The Behavioral Investor is another psychological work that delves into how our emotions can lead to us make terrible investments and sets forth highly practical solutions to building wealth.


The book is divided into three parts – part one introduces the influence of externalities on our choices. Part two discusses the four main psychological factors that impact investor behavior. Lastly, part 3 provides a framework on how to overcome those shortcomings and improve both your returns and overall behavior.


Last on the list of the best investing books for beginners is a grossly underrated book, The Coffeehouse Investor by Bill Schultheis. It’s a great read for those who feel intimidated by the stock market.


The book highlights the wisdom of simplifying your investment decisions. Not only does this actually translate to you getting better stock market returns, but it also means that you now have more time for your other passions.


It’s a short read of only 224 pages, written in a quite frank yet engaging style.
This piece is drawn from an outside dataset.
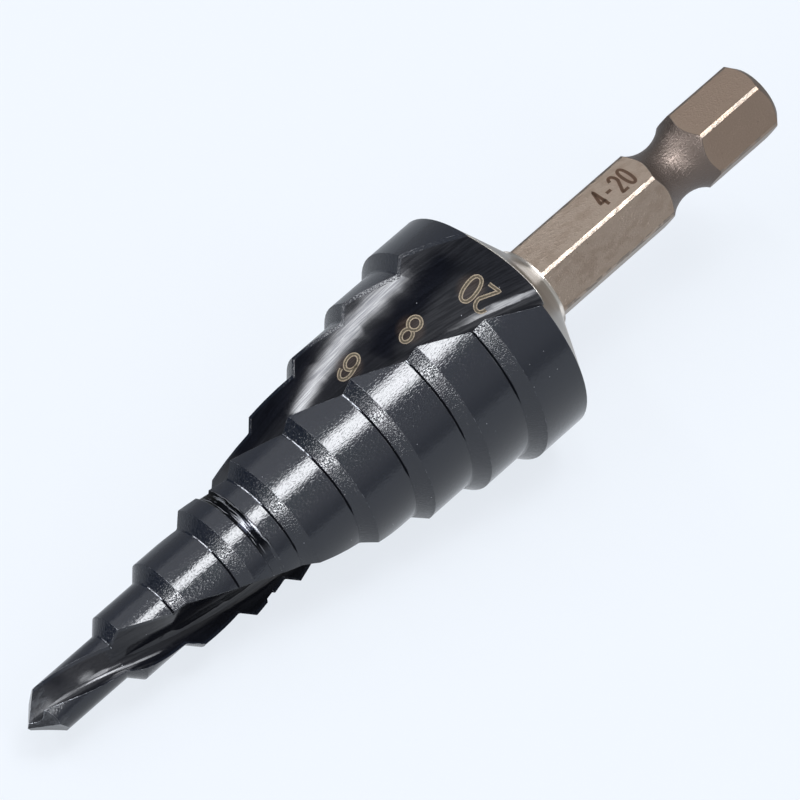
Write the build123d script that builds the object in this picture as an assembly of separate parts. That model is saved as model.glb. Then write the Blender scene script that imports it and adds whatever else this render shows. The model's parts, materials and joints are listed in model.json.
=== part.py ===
from build123d import *
import math
import os

import numpy
from scipy.spatial import ConvexHull

# A step drill bit for 4 to 20 mm holes, in millimetres. It is ground from one bar of high-speed
# steel, so it is one solid. It is modelled on its own axis, +Z from the point to the shank, and
# then laid down the way it comes to rest.

# Steps: each one starts with a conical chamfer and goes on as a cylinder.
first_diameter = 4.0
step_growth = 2.0
step_count = 8
step_pitch = 5.0
chamfer_angle = 45.0
first_base = 8.3
last_land = 4.27
base_flat = 0.09

# Shallow ring left on the land of the third step, where two grinding passes meet.
ring_step = 3
ring_from_base = 2.48
ring_width = 1.05
ring_depth = 0.18

# Rear cone and the round collar at the root of the shank.
rear_half_angle = 58.5
collar_radius = 3.7
collar_length = 0.05
collar_fillet = 0.45

# Hexagon shank of the nominal 6.3 mm (quarter inch) size, with the groove for a ball detent.
hex_flats = 6.2
hex_corner_cut = 0.09
hex_corner_angle = -4.5
shank_length = 24.8
groove_from_end = 9.8
groove_floor_radius = 2.4
groove_arc = 3.65
end_radius = 2.72

# Flutes: two, right-handed. The wall under the cutting edge leans over the flute, the floor is
# almost flat, and the core between the flutes grows from the point to the shank.
flute_count = 2
helix_at_point = 14.3
helix_at_rear = 20.9
flute_angle_at_rear = 176.0
core_at_point = 0.48
core_at_middle = 3.2
core_at_rear = 7.63
root_radius_at_point = 0.66
root_radius_at_rear = 2.12
wall_lean = 15.7
floor_slope = 3.4
station_spacing = 2.2
flute_clearance = 1.5

# Point: a lip flank and a steeper heel flank behind each cutting edge.
lip_from_flute = 45.0
lip_point_angle = 103.0
lip_relief = 15.0
heel_point_angle = 141.0
heel_relief = 47.0

first_radius = first_diameter / 2
rise = step_growth / 2
chamfer_length = rise / math.tan(math.radians(chamfer_angle))
last_radius = first_radius + step_count * rise
last_corner = first_base + (step_count - 1) * step_pitch + chamfer_length
rear_edge = last_corner + last_land
collar_base = rear_edge + (last_radius - collar_radius) / math.tan(math.radians(rear_half_angle))
hex_start = collar_base + collar_fillet * math.tan(math.radians(rear_half_angle) / 2) + collar_length
tool_length = hex_start + shank_length
hex_corner_radius = hex_flats / math.sqrt(3)


def rounded_outline(corners):
    # Lines through (radius, height, fillet) corners in the XZ plane, with an arc at each fillet.
    points = [Vector(radius, 0, height) for radius, height, _ in corners]
    edges = []
    pen = points[0]
    for index in range(1, len(corners)):
        corner = points[index]
        radius = corners[index][2]
        if radius == 0:
            edges.append(Edge.make_line(pen, corner))
            pen = corner
            continue
        before = (points[index - 1] - corner).normalized()
        after = (points[index + 1] - corner).normalized()
        half = math.radians(before.get_angle(after)) / 2
        start = corner + before * (radius / math.tan(half))
        end = corner + after * (radius / math.tan(half))
        middle = corner + (before + after).normalized() * (radius / math.sin(half) - radius)
        edges.append(Edge.make_line(pen, start))
        edges.append(Edge.make_three_point_arc(start, middle, end))
        pen = end
    return Face(Wire(edges))


def turned_body():
    # The worn corner of the wheel leaves a narrow flat at the foot of each chamfer.
    flat_rise = base_flat * math.sin(math.radians(chamfer_angle))
    flat_run = base_flat * math.cos(math.radians(chamfer_angle))
    corners = [(0, 0, 0), (first_radius, 0, 0)]
    for step in range(1, step_count + 1):
        base = first_base + (step - 1) * step_pitch
        inner = first_radius + (step - 1) * rise
        outer = inner + rise
        corners.append((inner, base - base_flat, 0))
        corners.append((inner + flat_rise, base + flat_run, 0))
        corners.append((outer, base + chamfer_length, 0))
        if step == ring_step:
            ring = base + ring_from_base
            corners.append((outer, ring, 0))
            corners.append((outer - ring_depth, ring + ring_depth, 0))
            corners.append((outer - ring_depth, ring + ring_width - ring_depth, 0))
            corners.append((outer, ring + ring_width, 0))
    corners.append((last_radius, rear_edge, 0))
    corners.append((collar_radius, collar_base, collar_fillet))
    corners.append((collar_radius, hex_start, 0))
    corners.append((0, hex_start, 0))
    corners.append((0, 0, 0))
    return revolve(rounded_outline(corners), Axis.Z)


def base_cone_radius(height):
    # Radius of the cone through the bases of the steps.
    return max(first_radius, first_radius + (height - first_base) * rise / step_pitch)


def twist_rate(height):
    helix = helix_at_point + (helix_at_rear - helix_at_point) * height / rear_edge
    return math.degrees(math.tan(math.radians(helix)) / base_cone_radius(height))


def flute_angle(height):
    parts = 60
    length = (rear_edge - height) / parts
    turned = sum(twist_rate(height + (part + 0.5) * length) for part in range(parts)) * length
    return flute_angle_at_rear - turned


def core_radius(height):
    share = height / rear_edge
    front = core_at_point * (1 - share) * (1 - 2 * share)
    middle = core_at_middle * 4 * share * (1 - share)
    return front + middle + core_at_rear * share * (2 * share - 1)


def beyond(start, direction, reach):
    # Point on the ray from start at the distance reach from the axis.
    along = start.dot(direction)
    return start + direction * (math.sqrt(along**2 + reach**2 - start.dot(start)) - along)


def flute_section(height):
    # Floor, root arc and wall of the ground flute, closed by two lines outside the tool.
    share = height / rear_edge
    root = root_radius_at_point + (root_radius_at_rear - root_radius_at_point) * share
    reach = base_cone_radius(height) + rise + flute_clearance
    lean = math.radians(wall_lean)
    slope = math.radians(floor_slope)
    centre = Vector(core_radius(height) + root, 0)
    half_sweep = (lean + math.pi / 2 - slope) / 2
    floor_end = centre + Vector(-math.cos(slope), -math.sin(slope)) * root
    middle = centre + Vector(-math.cos(half_sweep), math.sin(half_sweep)) * root
    wall_end = centre + Vector(math.sin(lean), math.cos(lean)) * root
    floor_far = beyond(floor_end, Vector(math.sin(slope), -math.cos(slope)), reach)
    wall_far = beyond(wall_end, Vector(math.cos(lean), -math.sin(lean)), reach)
    apex = Vector(2.2 * reach, 0)
    outline = Wire([
        Edge.make_line(floor_far, floor_end),
        Edge.make_three_point_arc(floor_end, middle, wall_end),
        Edge.make_line(wall_end, wall_far),
        Edge.make_line(wall_far, apex),
        Edge.make_line(apex, floor_far),
    ])
    return Pos(0, 0, height) * Rot(0, 0, flute_angle(height)) * outline


def flute_cutter():
    first = -flute_clearance
    last = hex_start
    count = math.ceil((last - first) / station_spacing)
    heights = [first + (last - first) * number / count for number in range(count + 1)]
    return Solid.make_loft([flute_section(height) for height in heights])


def flank(point_angle, relief):
    # Half-space in front of one flat flank: it holds everything that the flank grinds away.
    falls_outward = 1 / math.tan(math.radians(point_angle) / 2)
    falls_behind = math.tan(math.radians(relief))
    normal = Vector(falls_outward, falls_behind, -1)
    size = 6 * first_radius
    return Plane((0, 0, 0), z_dir=normal) * Pos(0, 0, size / 2) * Box(2 * size, 2 * size, size)


def ground_body():
    body = turned_body()
    cutter = flute_cutter()
    lip = Rot(0, 0, flute_angle(0) + lip_from_flute)
    for flute in range(flute_count):
        turn = Rot(0, 0, flute * 360 / flute_count)
        body = body - turn * cutter
        body = body - turn * lip * flank(lip_point_angle, lip_relief)
        body = body - turn * lip * flank(heel_point_angle, heel_relief)
    return body


def shank():
    # The flats are milled on a turned bar, which leaves a narrow strip of it at each corner.
    section = Rot(0, 0, hex_corner_angle) * RegularPolygon(hex_corner_radius, 6)
    flats = extrude(Pos(0, 0, collar_base) * section, tool_length - collar_base)
    bar_radius = hex_corner_radius - hex_corner_cut
    bar_outline = Polyline(
        (0, collar_base),
        (bar_radius, collar_base),
        (bar_radius, tool_length - (bar_radius - end_radius)),
        (end_radius, tool_length),
        (0, tool_length),
        close=True,
    )
    bar = revolve(make_face(Plane.XZ * bar_outline), Axis.Z)
    groove = Pos(0, 0, tool_length - groove_from_end) * Torus(groove_floor_radius + groove_arc, groove_arc)
    return (flats & bar) - groove


def lying_down(tool):
    # Lays the tool on the facet of its convex hull where it comes to rest, the one that is
    # under the centre of mass and lets it down lowest, with its axis along X. The tool looks
    # the same after half a turn, so the facet is taken from the side that the flute is on.
    centre = numpy.array(tuple(tool.center(CenterOf.MASS)))
    samples = [number / 8 for number in range(9)]
    points = numpy.array([tuple(edge @ sample) for edge in tool.edges() for sample in samples])
    hull = ConvexHull(points - centre)
    flute_side = math.radians(flute_angle(last_corner))
    down = Vector(math.cos(flute_side), math.sin(flute_side), 0)
    lowest = last_radius
    for plane, corners in zip(hull.equations, hull.simplices):
        weights = numpy.linalg.solve(hull.points[corners].T, plane[:3])
        outward = Vector(*plane[:3])
        height = -plane[3]
        if weights.min() > 0 and outward.dot(down) > 0 and height < lowest:
            lowest = height
            normal = outward
    along = Vector(0, 0, 1) - normal * normal.Z
    lying = Plane((0, 0, 0), x_dir=along, z_dir=normal * -1).location.inverse() * tool
    box = lying.bounding_box()
    return Pos(-box.center().X, -box.center().Y, -box.min.Z) * lying


step_drill_bit = lying_down(ground_body() + shank())

os.makedirs("parts", exist_ok=True)
export_step(step_drill_bit, "parts/step_drill_bit.step")
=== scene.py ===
import bpy
import json
import math
from mathutils import Matrix, Vector


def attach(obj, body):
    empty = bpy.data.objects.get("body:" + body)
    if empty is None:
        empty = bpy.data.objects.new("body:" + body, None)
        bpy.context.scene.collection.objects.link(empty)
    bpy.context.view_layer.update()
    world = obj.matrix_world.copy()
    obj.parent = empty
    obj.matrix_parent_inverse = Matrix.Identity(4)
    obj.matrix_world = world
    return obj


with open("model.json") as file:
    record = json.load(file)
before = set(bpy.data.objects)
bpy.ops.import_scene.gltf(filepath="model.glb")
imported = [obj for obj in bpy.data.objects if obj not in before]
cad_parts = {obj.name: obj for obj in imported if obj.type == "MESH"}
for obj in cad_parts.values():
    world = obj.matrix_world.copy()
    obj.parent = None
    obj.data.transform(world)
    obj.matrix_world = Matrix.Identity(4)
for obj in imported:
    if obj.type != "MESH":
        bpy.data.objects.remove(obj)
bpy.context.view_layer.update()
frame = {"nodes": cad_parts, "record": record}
scene = bpy.context.scene
mm = 0.001

# The record's mounts give the tool's own axis, and the drive flat says which way round it lies.
drill = frame["nodes"]["step_drill_bit"]
mounts = {mount["name"]: mount for mount in frame["record"]["mounts"]}
shankEnd = Vector(mounts["shank_end"]["pos_m"])
axisOut = Vector(mounts["shank_end"]["axis"]).normalized()
flatOut = Vector(mounts["drive_flat"]["axis"]).normalized()
flatTurn = 25.5  # degrees from the tool's zero mark to the drive flat
toolLength = max((shankEnd - vertex.co).dot(axisOut) for vertex in drill.data.vertices)
toolPoint = shankEnd - axisOut * toolLength
zeroMark = Matrix.Rotation(math.radians(-flatTurn), 3, axisOut) @ flatOut
quarterMark = axisOut.cross(zeroMark)
print("tool axis found, length in mm:", round(toolLength / mm, 2))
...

For the novice investor dreaming of making it big overnight, this book serves as an excellent reminder of why that’s impractical and provides simple yet effective advice on what you should do to improve your returns.


Of all investment types, books are probably ones that pay off with the highest returns.

Market returns may vary, new sectors may emerge and old ones may decline, valuable commodities today may become worthless tomorrow, but knowledge gained from books is something that provides you with consistent returns for the rest of your life.